__INFORMATION PROVIDED__
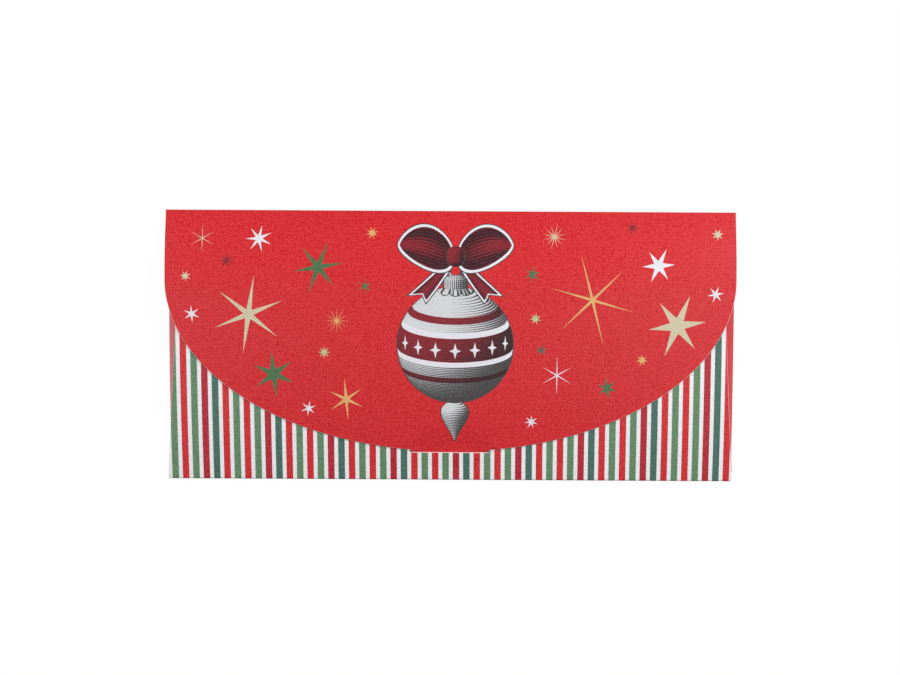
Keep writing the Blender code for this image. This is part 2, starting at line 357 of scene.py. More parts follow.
DEEP_GREEN = (0.054, 0.150, 0.113)
STRIPE_RED = (0.63, 0.013, 0.018)
CRIMSON = (0.45, 0.008, 0.024)
STRIPE_ORDER = [FRESH_GREEN, STRIPE_RED, FRESH_GREEN, CRIMSON, DEEP_GREEN, STRIPE_RED]
STRIPE_GROUND = (0.87, 0.87, 0.885)


def front_bow(y):
    """Height of the front's outer face: a straight rise from the fold and a parabola on top."""
    share = (y - BOTTOM_FOLD_Y) / (MOUTH_Y - BOTTOM_FOLD_Y)
    return 2 * FOLD_RADIUS * (1 - share) + MOUTH_HEIGHT * share + 4 * FRONT_BOW * share * (1 - share)


def lip_parting(x):
    """1 along the slit, falling to 0 at its ends."""
    return 1 - smooth((np.abs(x) - LIP_FADE_START) / (SLIT_HALF - LIP_FADE_START))


def upper_press(x, y):
    """How far the card above the slit is pressed down, fading up the front."""
    return UPPER_LIP_DROP * lip_parting(x) * (1 - smooth((y - SLIT_HIGH_Y) / UPPER_LIP_REACH))


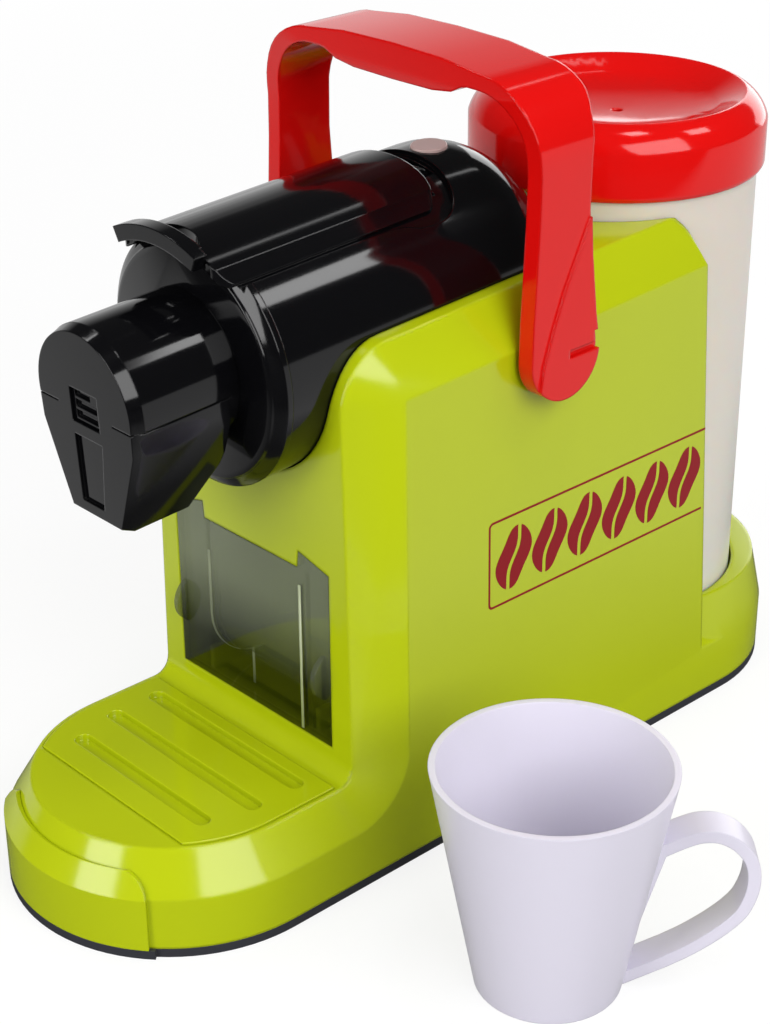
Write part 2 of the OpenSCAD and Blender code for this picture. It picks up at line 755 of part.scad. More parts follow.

__TASK DIRECTIONS__
Verbatim output is expected for the lines from the start of the data to the line in which "return 2 * FOLD_RADIUS" appears, both included.

__PROBLEM SOLUTION__
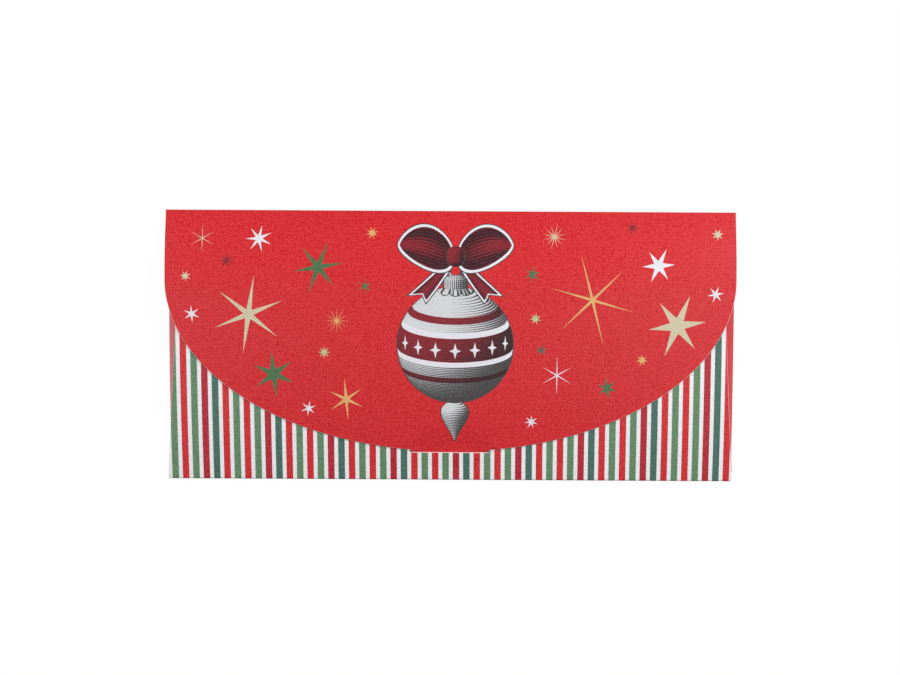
Keep writing the Blender code for this image. This is part 2, starting at line 357 of scene.py. More parts follow.
DEEP_GREEN = (0.054, 0.150, 0.113)
STRIPE_RED = (0.63, 0.013, 0.018)
CRIMSON = (0.45, 0.008, 0.024)
STRIPE_ORDER = [FRESH_GREEN, STRIPE_RED, FRESH_GREEN, CRIMSON, DEEP_GREEN, STRIPE_RED]
STRIPE_GROUND = (0.87, 0.87, 0.885)


def front_bow(y):
    """Height of the front's outer face: a straight rise from the fold and a parabola on top."""
    share = (y - BOTTOM_FOLD_Y) / (MOUTH_Y - BOTTOM_FOLD_Y)
    return 2 * FOLD_RADIUS * (1 - share) + MOUTH_HEIGHT * share + 4 * FRONT_BOW * share * (1 - share)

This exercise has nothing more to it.